I half-wondered if I was being unreasonable until I saw others furiously beating on his door. This is something that is often tried and is always, of course, completely ineffective since he can’t hear attempts to get his attention over his blaring sound system. The situation isn’t helped by the fact that he takes mind-altering drugs, as he casually told me during our sole encounter.
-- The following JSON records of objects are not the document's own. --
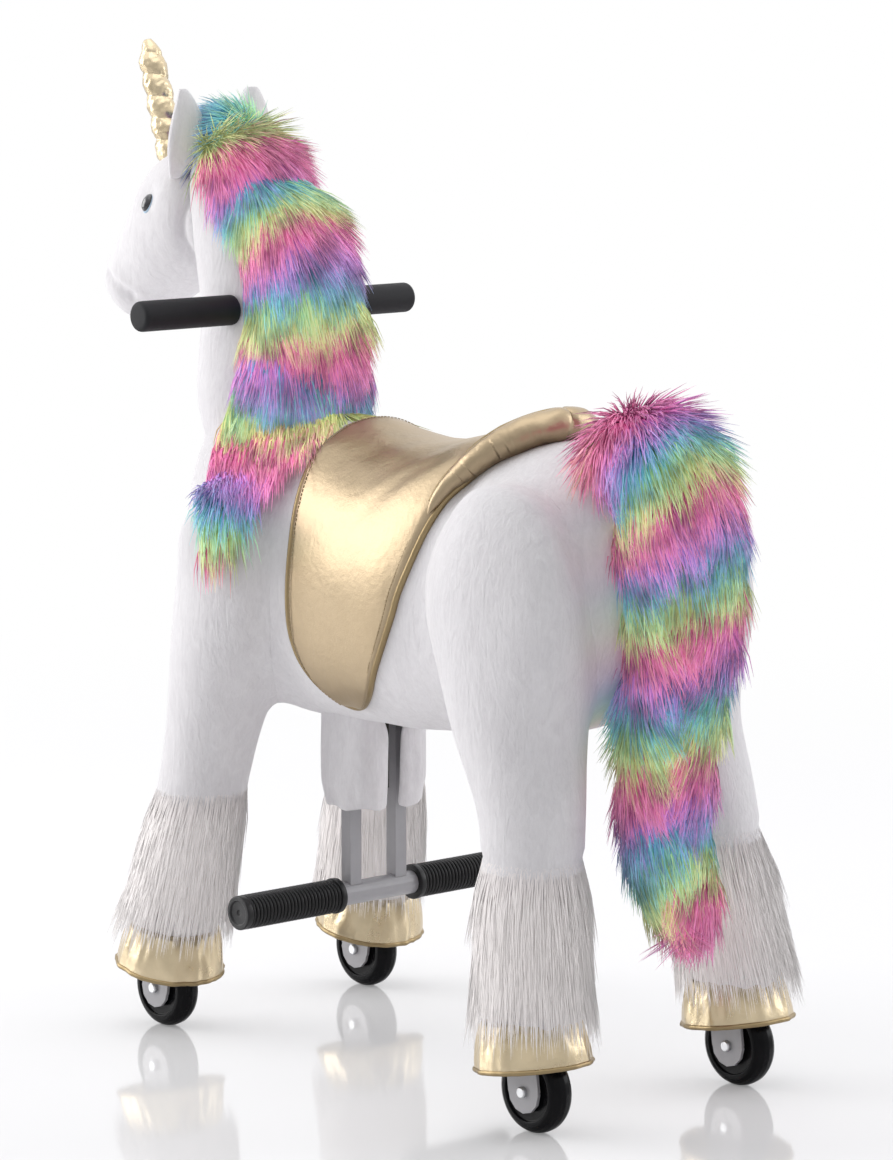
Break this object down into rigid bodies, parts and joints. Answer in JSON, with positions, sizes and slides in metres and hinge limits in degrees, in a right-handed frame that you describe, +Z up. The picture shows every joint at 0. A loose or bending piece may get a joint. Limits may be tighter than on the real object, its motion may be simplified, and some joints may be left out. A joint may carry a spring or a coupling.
{
  "type": "ride-on unicorn",
  "caption": "White plush ride-on unicorn with rainbow mane and tail, gold saddle, hooves and horn; its hinged legs step on wheels as the rider bounces on the stirrup bar.",
  "frame": {"origin": "centre of the footprint at floor level, under the wheels", "axes": "+Z up, the animal faces -Y, its left side is +X"},
  "size_m": [0.367, 0.8855, 0.968],
  "materials": {
    "white_plush": "short white plush pile over a padded shell",
    "rainbow_fur": "long fur in bands of pink, purple, turquoise and yellow-green",
    "gold_leather": "soft metallic gold faux leather",
    "black_foam": "matt black foam",
    "black_rubber": "ribbed black rubber",
    "steel": "light grey enamel on steel",
    "black_steel": "satin black enamel on steel",
    "wheel_black": "hard black polyurethane, smooth",
    "eye_black": "glossy black"
  },
  "bodies": {
    "body_and_frame": {"main_frame": "black_steel", "stirrup_guide": "black_steel", "body": "white_plush", "saddle": "gold_leather", "tail": "rainbow_fur", "arm_sleeve_left": "white_plush", "arm_sleeve_right": "white_plush"},
    "head_and_handlebar": {"steering_column": "steel", "handlebar": "steel", "handle_grip_left": "black_foam", "handle_grip_right": "black_foam", "neck": "white_plush", "head": "white_plush", "horn": "gold_leather", "ear_left": "white_plush", "ear_right": "white_plush", "eye_left": "eye_black", "eye_right": "eye_black", "mane": "rainbow_fur"},
    "front_legs": {"front_hip_axle": "steel", "front_leg_tube_left": "steel", "front_leg_tube_right": "steel", "front_leg_left": "white_plush", "front_leg_right": "white_plush", "front_hoof_left": "gold_leather", "front_hoof_right": "gold_leather"},
    "rear_legs": {"rear_hip_axle": "steel", "rear_leg_tube_left": "steel", "rear_leg_tube_right": "steel", "rear_fork_left": "steel", "rear_fork_right": "steel", "rear_axle_bolt_left": "steel", "rear_axle_bolt_right": "steel", "rear_leg_left": "white_plush", "rear_leg_right": "white_plush", "rear_hoof_left": "gold_leather", "rear_hoof_right": "gold_leather"},
    "front_fork_left": {"front_fork_left": "steel", "steering_arm_left": "steel", "front_axle_bolt_left": "steel"},
    "front_fork_right": {"front_fork_right": "steel", "steering_arm_right": "steel", "front_axle_bolt_right": "steel"},
    "tie_rod": {"tie_rod": "steel"},
    "stirrup": {"stirrup_arms": "steel", "stirrup_bar": "steel", "stirrup_grip_left": "black_rubber", "stirrup_grip_right": "black_rubber"},
    "front_link": {"front_link": "black_steel"},
    "rear_link": {"rear_link": "black_steel"},
    "front_wheel_left": {"front_wheel_left": "wheel_black"},
    "front_wheel_right": {"front_wheel_right": "wheel_black"},
    "rear_wheel_left": {"rear_wheel_left": "wheel_black"},
    "rear_wheel_right": {"rear_wheel_right": "wheel_black"}
  },
  "joints": [
    {"name": "front_leg_swing", "type": "hinge", "parent": "body_and_frame", "child": "front_legs", "pos_m": [0, -0.131, 0.46], "axis": [1, 0, 0], "range_deg": [0, 10]},
    {"name": "rear_leg_swing", "type": "hinge", "parent": "body_and_frame", "child": "rear_legs", "pos_m": [0, 0.274, 0.46], "axis": [-1, 0, 0], "range_deg": [0, 10]},
    {"name": "stirrup_slide", "type": "slide", "parent": "body_and_frame", "child": "stirrup", "axis": [0, 0, -1], "range_m": [0, 0.0262]},
    {"name": "front_link_turn", "type": "hinge", "parent": "stirrup", "child": "front_link", "pos_m": [0, -0.048, 0.355], "axis": [-1, 0, 0], "range_deg": [0, 20.5]},
    {"name": "rear_link_turn", "type": "hinge", "parent": "stirrup", "child": "rear_link", "pos_m": [0, -0.048, 0.355], "axis": [1, 0, 0], "range_deg": [0, 5]},
    {"name": "head_turn", "type": "hinge", "parent": "body_and_frame", "child": "head_and_handlebar", "pos_m": [0, -0.196, 0.71], "axis": [0, 0, 1], "range_deg": [-20, 20]},
    {"name": "front_fork_left_turn", "type": "hinge", "parent": "front_legs", "child": "front_fork_left", "pos_m": [0.13, -0.213, 0.03966], "axis": [0, 0.1915, 0.9815], "range_deg": [-20, 20]},
    {"name": "front_fork_right_turn", "type": "hinge", "parent": "front_legs", "child": "front_fork_right", "pos_m": [-0.13, -0.213, 0.03966], "axis": [0, 0.1915, 0.9815], "range_deg": [-20, 20]},
    {"name": "tie_rod_slide", "type": "slide", "parent": "front_legs", "child": "tie_rod", "axis": [1, 0, 0], "range_m": [-0.0105, 0.0105]},
    {"name": "front_wheel_left_spin", "type": "hinge", "parent": "front_fork_left", "child": "front_wheel_left", "pos_m": [0.13, -0.213, 0.03966], "axis": [1, 0, 0], "continuous": true},
    {"name": "front_wheel_right_spin", "type": "hinge", "parent": "front_fork_right", "child": "front_wheel_right", "pos_m": [-0.13, -0.213, 0.03966], "axis": [1, 0, 0], "continuous": true},
    {"name": "rear_wheel_left_spin", "type": "hinge", "parent": "rear_legs", "child": "rear_wheel_left", "pos_m": [0.13, 0.331, 0.03966], "axis": [1, 0, 0], "continuous": true},
    {"name": "rear_wheel_right_spin", "type": "hinge", "parent": "rear_legs", "child": "rear_wheel_right", "pos_m": [-0.13, 0.331, 0.03966], "axis": [1, 0, 0], "continuous": true}
  ],
  "couplings": [
    {"joint": "rear_leg_swing", "follows": "front_leg_swing", "ratio": 1},
    {"joint": "stirrup_slide", "follows": "front_leg_swing", "m_per_rad": 0.1501},
    {"joint": "front_link_turn", "follows": "front_leg_swing", "ratio": 2.04},
    {"joint": "rear_link_turn", "follows": "front_leg_swing", "ratio": 0.484},
    {"joint": "front_fork_left_turn", "follows": "head_turn", "ratio": 1},
    {"joint": "front_fork_right_turn", "follows": "head_turn", "ratio": 1},
    {"joint": "tie_rod_slide", "follows": "head_turn", "m_per_rad": 0.0297}
  ]
}
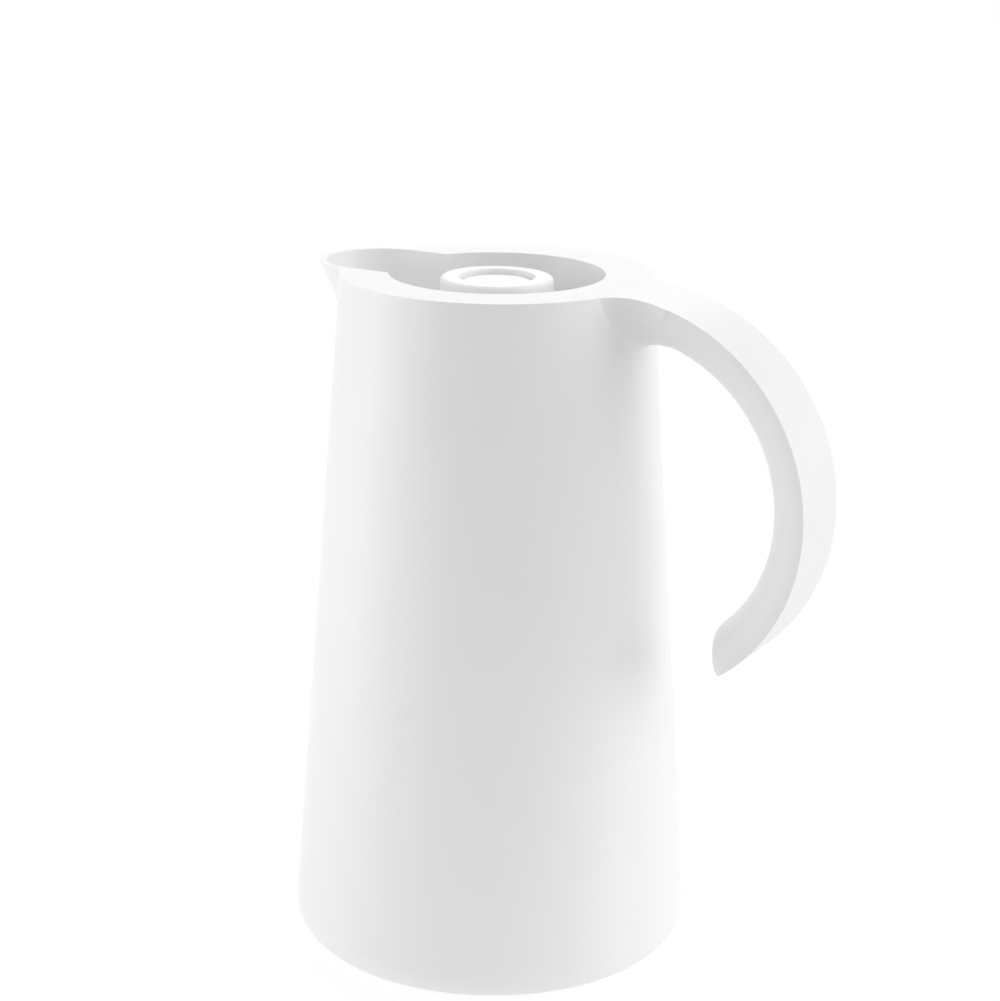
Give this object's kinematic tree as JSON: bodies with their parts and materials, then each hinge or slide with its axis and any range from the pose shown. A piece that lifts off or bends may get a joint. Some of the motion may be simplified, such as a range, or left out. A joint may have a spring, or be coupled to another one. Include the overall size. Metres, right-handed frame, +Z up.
{
  "type": "thermal jug",
  "caption": "White glass-lined thermal jug with a conical body, a rounded beak, an open hook handle and a round push-button stopper set low in the well of its flat rim.",
  "frame": {"origin": "centre of the base, on the surface that the jug stands on, on the axis of the conical body", "axes": "+Z up along the body's axis, +X towards the handle, -X towards the beak, +Y to the side"},
  "size_m": [0.1915, 0.1402, 0.2404],
  "materials": {
    "shell_plastic": "fine matte",
    "insert_plastic": "fine matte",
    "stopper_plastic": "smooth matte",
    "liner_glass": "glass, silvered on the vacuum side",
    "silicone": "smooth",
    "foam": "open foam",
    "cushion_rubber": "matte",
    "foot_rubber": "matte",
    "steel": "fine brushed"
  },
  "bodies": {
    "jug": {"outer_shell": "shell_plastic", "pour_insert": "insert_plastic", "neck_gasket": "silicone", "liner_outer": "liner_glass", "liner_inner": "liner_glass", "liner_pads": "foam", "foam_ring": "foam", "bottom_cushion": "cushion_rubber", "base_cover": "shell_plastic", "base_seal": "silicone", "foot_ring": "foot_rubber"},
    "seal": {"neck_seal": "silicone"},
    "stopper": {"stopper_cap": "stopper_plastic", "stopper_plug": "stopper_plastic", "cap_seal": "silicone", "stem_seal": "silicone", "spring_seat": "steel", "button_spring": "steel"},
    "button": {"push_button": "stopper_plastic", "valve_stem": "steel", "valve_disc": "stopper_plastic", "valve_gasket": "silicone", "stem_nut": "steel"}
  },
  "joints": [
    {"name": "stopper_lift", "type": "slide", "parent": "jug", "child": "seal", "axis": [0, 0, 1], "range_m": [0, 0.06]},
    {"name": "stopper_turn", "type": "hinge", "parent": "seal", "child": "stopper", "pos_m": [0, 0, 0.2], "axis": [0, 0, 1], "range_deg": [-60, 0]},
    {"name": "button_press", "type": "slide", "parent": "stopper", "child": "button", "axis": [0, 0, -1], "range_m": [0, 0.004], "stiffness_N_per_m": 1000, "springref_m": -0.004, "deforming": ["button_spring"]}
  ]
}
The night before I bumped into him had been particularly bad. My mom was visiting from BC at the time. I suspect that when I had previously complained to her about the issue, she had assumed I was exaggerating; experiencing it for herself, she was outraged. “This isn’t OK,” she said. Around one a.m., we decided to make a noise complaint. The police never came, so I wrote a pleading note, a strategy that had been unsuccessful in the past, and put it through his mail slot.

I was locking the door the next morning when he emerged. I’ll admit that I was curious, albeit a little intimidated, to see him in the flesh: he had become this demonized enigma, the player of deafening top-ten pop songs. And there was much flesh, and indeed skin, to be seen: he was outfitted in flannel sleep shorts, an open bathrobe, and slippers, his belly and face sporting a similar length of mousey brown hair.

“Oh hey,” he greeted me. “Sorry about the noise. I’ve been experimenting with some new things that make me so out of my head that I have no idea what’s going on. Don’t worry, though, it’s probably a phase!”

He promised to keep it down then went back inside. I realized a second later that I had no idea why he had been out half-naked in the first place.

I hadn’t expected this middle-aged man to so freely and almost cheerfully explain that he had been keeping me up for weeks, and not just on Fridays and Saturdays, because of recreational drug use. I don’t know if his honesty was refreshing or frustrating. In any case, I have to give the guy credit: things did get better.

False hope is a horrible thing.

In the last week, he’s played incredibly loud music until two or three a.m. on two occasions. Around 5:50 this morning, my husband and I were awoken by Lulu’s 1967 hit “To Sir, with Love.” I could make out every single word. Every. Single. Word. I tried plugging my ears, but it didn’t help much; while my fingers muffled the sound, it wasn’t enough. After catching up on the news at six (thanks, neighbour, for choosing an oldies station with a decent news anchor), I got up and went to the living room to lie down on the couch. Since I could hear it there, too, I admitted defeat and downed an energy drink and a stale chocolate bar that I found in the back of the cupboard.

I then wrote another note.

It's practically glowing in anticipation of the passive-aggressive, completely futile note I'm about to push through it.
The mail slot is practically glowing in anticipation of the passive-aggressive, inevitably futile note I’m about to feed it.

If there’s a silver lining to all this—I’m working on being more positive, so I’ll make an effort to find one— it’s that the actions of my astonishingly inconsiderate “friend” next door have confirmed that I have way more seizures when I’m overtired.

I appreciate it, dude.


4 thoughts on “Bad Neighbour

    1. Yeah, though I get that they need to deal with more urgent matters first. It’s been pretty frustrating! (And if this is the Madeleine I think it is, you know how grumpy I can be ;).)

  1. Good morning!! This might seem way too obvious, but might it be possible to find out who the landlord is and complain to them? Sounds like this guy is clueless and a nuisance.